Additionally, I wanted to connect directly to the database hosted on AWS instances. Of course, it would be much cheaper setup it on my local machine i.e. in docker container. This is not what I wanted. In the future, I plan to rewrite this stack and setup Aurora serverless with the Data Api. I've decided to use VPN client connection and connect to the VPC subnet directly. There is a product in AWS called VpnClient. That is what I provision in the sample project because it is good for a solo dev setup.
I own a domain awss.ws, I wanted to have a subdomain vpn.awss.ws and always connect to this address with OpenVpn client. AWS VpnClient generates endpoint URL and every time stack is deployed, a new name is assigned. Adding this to Route53 manually is cumbersome process. That is why my stack setup public hosted zone CNAME entries to allow me hardcode vpn.awss.ws in my OpenVpn config file.
My slawomirstec.com website is provisioned with CDK using Python language. Here I decided to use Java.

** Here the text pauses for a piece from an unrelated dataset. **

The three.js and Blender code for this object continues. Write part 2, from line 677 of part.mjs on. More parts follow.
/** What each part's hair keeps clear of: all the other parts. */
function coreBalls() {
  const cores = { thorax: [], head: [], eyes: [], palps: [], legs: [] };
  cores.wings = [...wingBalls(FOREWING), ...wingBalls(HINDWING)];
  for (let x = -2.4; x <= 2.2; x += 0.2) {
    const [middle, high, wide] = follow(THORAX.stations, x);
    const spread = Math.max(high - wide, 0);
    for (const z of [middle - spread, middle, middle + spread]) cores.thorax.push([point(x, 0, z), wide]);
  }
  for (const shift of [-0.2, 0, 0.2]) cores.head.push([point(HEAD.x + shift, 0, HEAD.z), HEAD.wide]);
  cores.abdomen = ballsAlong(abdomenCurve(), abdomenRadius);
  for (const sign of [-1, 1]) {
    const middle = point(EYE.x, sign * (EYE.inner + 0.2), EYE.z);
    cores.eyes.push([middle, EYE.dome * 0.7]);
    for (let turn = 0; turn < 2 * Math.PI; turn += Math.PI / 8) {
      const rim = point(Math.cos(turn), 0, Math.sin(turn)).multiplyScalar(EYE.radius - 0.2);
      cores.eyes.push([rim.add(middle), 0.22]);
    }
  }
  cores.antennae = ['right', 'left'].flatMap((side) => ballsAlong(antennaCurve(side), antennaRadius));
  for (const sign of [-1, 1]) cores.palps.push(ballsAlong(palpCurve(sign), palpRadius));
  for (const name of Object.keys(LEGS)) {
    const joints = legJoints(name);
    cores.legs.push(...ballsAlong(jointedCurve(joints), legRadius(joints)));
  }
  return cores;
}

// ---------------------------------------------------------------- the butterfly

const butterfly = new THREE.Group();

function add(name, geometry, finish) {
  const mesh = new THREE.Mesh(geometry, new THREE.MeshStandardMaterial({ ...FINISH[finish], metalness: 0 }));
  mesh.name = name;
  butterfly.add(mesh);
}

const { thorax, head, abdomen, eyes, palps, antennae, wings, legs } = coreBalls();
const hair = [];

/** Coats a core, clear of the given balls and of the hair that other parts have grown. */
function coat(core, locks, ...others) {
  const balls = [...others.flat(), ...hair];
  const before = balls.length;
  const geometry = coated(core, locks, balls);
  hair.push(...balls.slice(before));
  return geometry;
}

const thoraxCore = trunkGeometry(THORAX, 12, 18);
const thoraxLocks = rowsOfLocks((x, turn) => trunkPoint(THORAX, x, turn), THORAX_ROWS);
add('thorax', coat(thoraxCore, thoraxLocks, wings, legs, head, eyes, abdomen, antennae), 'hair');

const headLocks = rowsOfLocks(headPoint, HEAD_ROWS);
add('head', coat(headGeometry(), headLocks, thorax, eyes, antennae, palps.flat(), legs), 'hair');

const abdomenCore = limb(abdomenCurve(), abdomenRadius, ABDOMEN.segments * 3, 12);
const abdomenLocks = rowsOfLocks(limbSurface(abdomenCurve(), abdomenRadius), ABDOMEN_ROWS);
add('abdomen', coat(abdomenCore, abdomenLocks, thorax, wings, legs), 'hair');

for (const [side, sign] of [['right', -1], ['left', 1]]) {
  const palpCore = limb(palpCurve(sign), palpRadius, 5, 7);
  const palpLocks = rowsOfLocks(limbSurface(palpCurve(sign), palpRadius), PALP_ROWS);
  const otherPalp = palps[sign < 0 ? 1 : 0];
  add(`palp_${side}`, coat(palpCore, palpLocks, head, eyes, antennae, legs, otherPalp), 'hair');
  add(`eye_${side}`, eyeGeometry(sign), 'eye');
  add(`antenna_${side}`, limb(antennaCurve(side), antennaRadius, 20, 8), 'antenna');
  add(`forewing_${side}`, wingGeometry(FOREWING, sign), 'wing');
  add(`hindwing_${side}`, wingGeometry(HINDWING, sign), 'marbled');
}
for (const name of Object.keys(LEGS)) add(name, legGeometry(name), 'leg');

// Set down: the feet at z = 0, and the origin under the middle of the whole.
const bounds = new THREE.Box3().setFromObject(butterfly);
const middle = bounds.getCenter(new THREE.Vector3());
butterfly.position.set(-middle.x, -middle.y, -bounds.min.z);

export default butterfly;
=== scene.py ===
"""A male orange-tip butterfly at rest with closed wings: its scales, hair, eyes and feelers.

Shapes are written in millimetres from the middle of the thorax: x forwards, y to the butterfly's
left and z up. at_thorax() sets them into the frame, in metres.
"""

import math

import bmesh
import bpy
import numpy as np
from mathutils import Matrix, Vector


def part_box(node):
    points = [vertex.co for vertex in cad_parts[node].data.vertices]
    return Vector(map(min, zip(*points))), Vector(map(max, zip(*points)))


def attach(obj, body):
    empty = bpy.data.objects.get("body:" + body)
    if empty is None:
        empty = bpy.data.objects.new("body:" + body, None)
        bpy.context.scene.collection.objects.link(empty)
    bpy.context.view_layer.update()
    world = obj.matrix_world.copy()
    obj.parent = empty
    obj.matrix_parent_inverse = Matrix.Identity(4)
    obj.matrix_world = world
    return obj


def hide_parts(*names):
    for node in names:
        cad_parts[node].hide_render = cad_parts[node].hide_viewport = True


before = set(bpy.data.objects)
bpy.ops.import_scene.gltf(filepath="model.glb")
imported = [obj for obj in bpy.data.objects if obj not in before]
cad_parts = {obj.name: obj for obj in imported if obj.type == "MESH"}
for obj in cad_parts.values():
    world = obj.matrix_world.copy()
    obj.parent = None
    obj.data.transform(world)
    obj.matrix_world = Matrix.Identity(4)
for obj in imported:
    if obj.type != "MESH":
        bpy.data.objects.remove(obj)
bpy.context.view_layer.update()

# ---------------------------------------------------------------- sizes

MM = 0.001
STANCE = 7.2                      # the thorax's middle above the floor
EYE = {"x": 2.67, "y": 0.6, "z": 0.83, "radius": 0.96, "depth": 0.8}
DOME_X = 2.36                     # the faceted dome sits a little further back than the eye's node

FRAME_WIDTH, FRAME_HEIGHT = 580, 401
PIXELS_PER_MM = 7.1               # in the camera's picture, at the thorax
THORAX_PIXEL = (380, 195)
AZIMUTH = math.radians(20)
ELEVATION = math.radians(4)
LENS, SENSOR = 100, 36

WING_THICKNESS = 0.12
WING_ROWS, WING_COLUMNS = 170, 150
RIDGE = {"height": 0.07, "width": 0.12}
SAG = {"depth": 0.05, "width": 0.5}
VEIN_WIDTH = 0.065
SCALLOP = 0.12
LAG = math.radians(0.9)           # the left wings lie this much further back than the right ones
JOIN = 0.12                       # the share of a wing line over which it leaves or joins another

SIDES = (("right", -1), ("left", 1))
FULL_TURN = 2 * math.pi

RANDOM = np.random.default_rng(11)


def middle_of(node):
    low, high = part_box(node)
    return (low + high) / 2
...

CDK and lambda code that is required for some post-deployment steps, are contained in separated maven modules. I build both from the parent module, I had to use custom app launcher code in cdk.json.

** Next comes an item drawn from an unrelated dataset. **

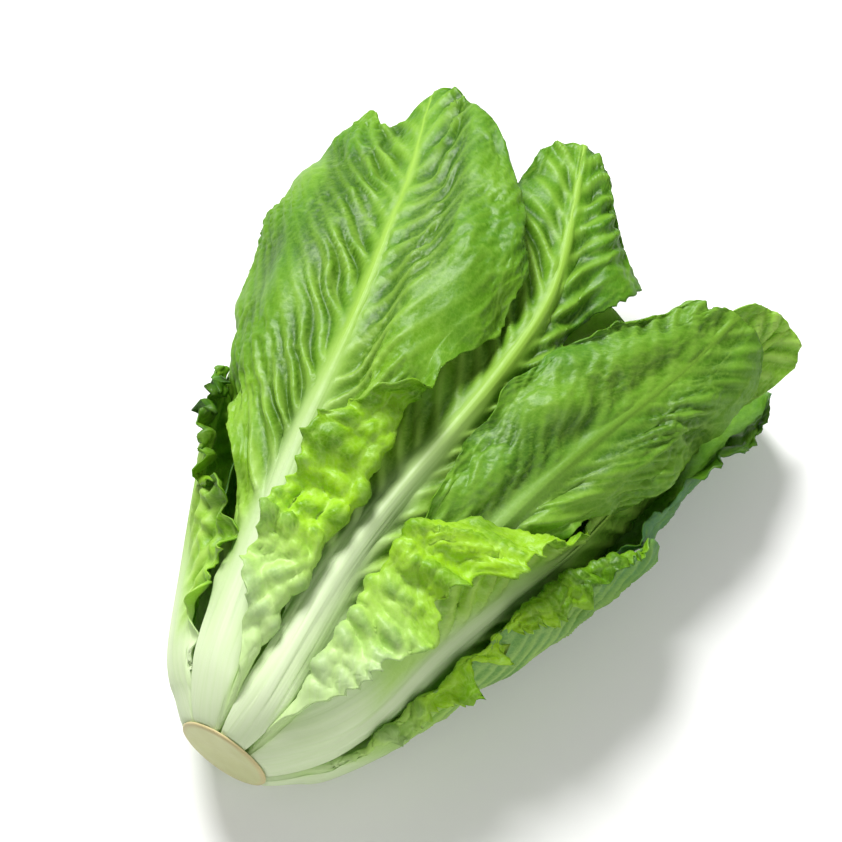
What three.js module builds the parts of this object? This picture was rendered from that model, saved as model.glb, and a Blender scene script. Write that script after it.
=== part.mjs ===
// Romaine lettuce head, cut from its root and lying on its side, in millimetres with +Z up.
// The head's axis runs along +Y, from the cut butt to the leaf tips. Leaves grow in rings from a short
// conical stem. Each leaf is one waved blade with a thick midrib. It lies on a shell round the head's
// axis, and the shells are nested. A point of a shell is given by the angle round the axis (0 is +X, 90
// is up), the share of the outermost shell's size, and the distance up the axis. The head has sagged on
// the table, so the shells are wide, low ellipses with a flat belly.

import * as THREE from "three";
import { mergeVertices } from "three/addons/utils/BufferGeometryUtils.js";

// Driving dimensions of the head.
const BUTT_RADIUS = 19.5;
const SHOULDER_HEIGHT = 5; // the first ring of leaf stalks stands on the butt at this distance from the cut
const SINK = 37; // from the axis down to where the lowest leaf would hang
const TABLE = 35.4; // from the axis down to the table, which flattens the lowest ribs
const STALK_GAP = 0.4; // between a leaf's cut end and the stem that it grew on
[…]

CDK code is in the module cdk, main class of course too.
I could not find BOM for CDK, it was only available for SDK
The cdk application is wrapped into custom cdk.sh script. This script allows to define a target deployment account using env.properties file. There I configure account/region/public hosted zone/domain name settings per environment. I don't like AWS CLI and CDK profile discovery logic, I use separate accounts per stage system, it is possible to deploy by accident dev stack to prod. I added some code to cross-check profile discovered from AWS credentials and match it with the configured account in env.properties.
AWS CDK provides default values for services, I find out that you can get NAT gateway automatically configured depending on the selected subnet type. VPC has two subnets that are isolated from the public internet. These are for RDS deployment and the VpnClient association. Security group only allows Postgres and DNS ingress traffic. DNS is set to default reserved VPC DNS IP, not to the host DNS where OpenVpn is running. This is required to resolve private hosted zone names (*.rds.com).
*VPC default DNS is not always working, this is still todo on my list to inspect real cause. It is possible that I have major configuration issue in the CDK code.
VpnClient configuration was easy, sample code below for PROD and DEV. The latest CDK version handles a lot of details for you in the background. No need to define Vpn connection associations, security groups, or authorization. All is resolved by the library on synth time.
More work was required to update the CNAME record in a public DNS zone. I could not find the way hot to get back autogenerated DNS name for the Vpn endpoint. AWS SDK has a method 'describeClientVpnEndpoints' that can return a list of all endpoints. But here is a problem. CDK is provisioning infrastructure and there is no easy way to instruct it to do some extra work outside provided API. And it should not be done like that because the CDK code should be responsible for all infrastructure elements to safely update or destroy it.
Running custom logic after stack deployment can lead to unmaintainable stack. But here I didn't have a choice, API is not allowing me to extract DNS name from the Vpn endpoint. Additionally, I've updated the existing, public-hosted zone in Route53. I don't provision this part of infrastructure with CDK. That is why I assume this is safe to add one record after the main stack is deployed. In order to execute post-processing logic after deployment, I've implemented a step function workflow that calls a lambda function every minute until the stack is up. The step function is triggered by the EventBridge rule 5 minutes after deployment. This is of course in theory, in practice, part of the stack with the rule is executed first, before VPC/Vpn Client is deployed. However, lambda code handles failure and step function executes it until success is returned from. Sample code below.
I did a big mistake and deployed an infinite loop in the step function :)
I've received an email from AWS about the end of my free tier for step functions. I was surprised because I have one wait condition, one lambda step, and a choice element. Of course, I didn't connect Choice with wait condition but directly to lambda, which caused an infinite loop until the whole stack was deployed. I was lucky that there was a timeout set for step function to 1 hour and lambda returned success pretty quickly after deployment
Another important lesson from working with the CDK. Don't update or delete anything that was created by the CDK. This will cause the failure of the CDK update in the future. Even small changes prevent you from updating the stack or even destroying it.
I found that deploying an isolated stack works the best. In case anything fails, I destroy the stack and recreate it again.
Additionally, I've noticed that sometimes my DNS resolution is not working after connecting to the VPN. I'm using VPC internal DNS for resolving IP addresses. I don't use my host DNS server because I want to resolve private hosted zone RDS names. It is a random error, something is wrong with the stack I've created or the region I operate in (Bahrain).
Github repo contains README on how to do all setup steps required to bring the services up. There is no need to repeat it here. I plan to evolve this stack and replace RDS with Aurora serveless and Data API. For backend services, I will add integration with Fargate and sample spring boot application.